I got a good bit of writing done last week, but it feels like I haven’t written in forever because Thursday I left at 2am to drive to the airport, which is generally four and a half to five hours away. That’s given that there’s no traffic, which there almost always is, but we’ve been having roadblocks lately from some protests going on. So I left really early to make sure that I avoided all of those.
I picked my friend up at the airport and it looked like we were going to have as easy a trip back as I had out there, taking about five hours going a bit of a different route than I normally do because of construction on the main road. We were less than an hour from my house when we hit our first roadblock and we were there for over three hours. Then we were at our next roadblock for another hour. So it was past 10 o’clock by the time we got home.
So Friday I felt a bit hungover from the 20 plus hour trip, and then my weekend was spent hanging out with Smalls. But now I have my new iPad and I’m having a delightful time setting it up and enjoying the freedom of not being at my desk. I’ve spent entirely too much time creating a digital planner, that I don’t think I need half of the little features I added in, so now I’m planning for my 2021 planner. But I do love using GoodNotes for my PDF writing things. It’s delightful.

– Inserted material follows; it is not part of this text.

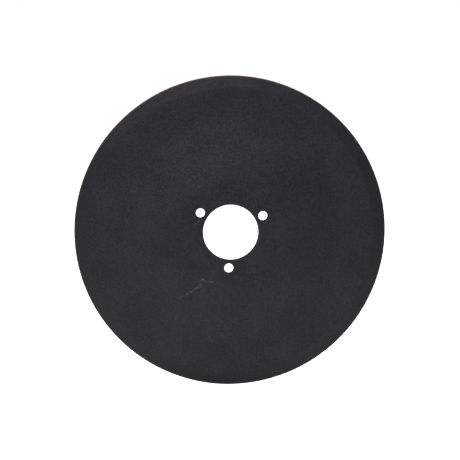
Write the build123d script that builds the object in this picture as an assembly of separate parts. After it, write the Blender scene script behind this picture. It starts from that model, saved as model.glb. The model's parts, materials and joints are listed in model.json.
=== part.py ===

So today is our first book club. I chose Techniques of the Selling Writer by Dwight Swain, which was a doozy for a first book, as you’ll hear in our conversation. I’ve decided to switch between craft and business books going forward. So next month we’ll be reading Money Honey by Rachel Richards. And don’t forget to join us in the conversation over at www.writeawaypodcast.com.
So confession time: who managed to finish this crazy dense book? Anyone one?
Lon: I was so close, I was so close!
Crys: I promise I skimmed the last 40% but there’s a good reason for that. Like the first 33% is literally Motivation Reaction Units and Scene Sequel. And I got to the end of that point and was like, “Oh, this book must be done. That was so much.” And then I’m like, “I am only a third of the way through this book.” And then the second-third, pretty much it’s still craft, but it’s more high-level overview characters. And then the third is more the business of being a writer, I would say, and a really long appendances.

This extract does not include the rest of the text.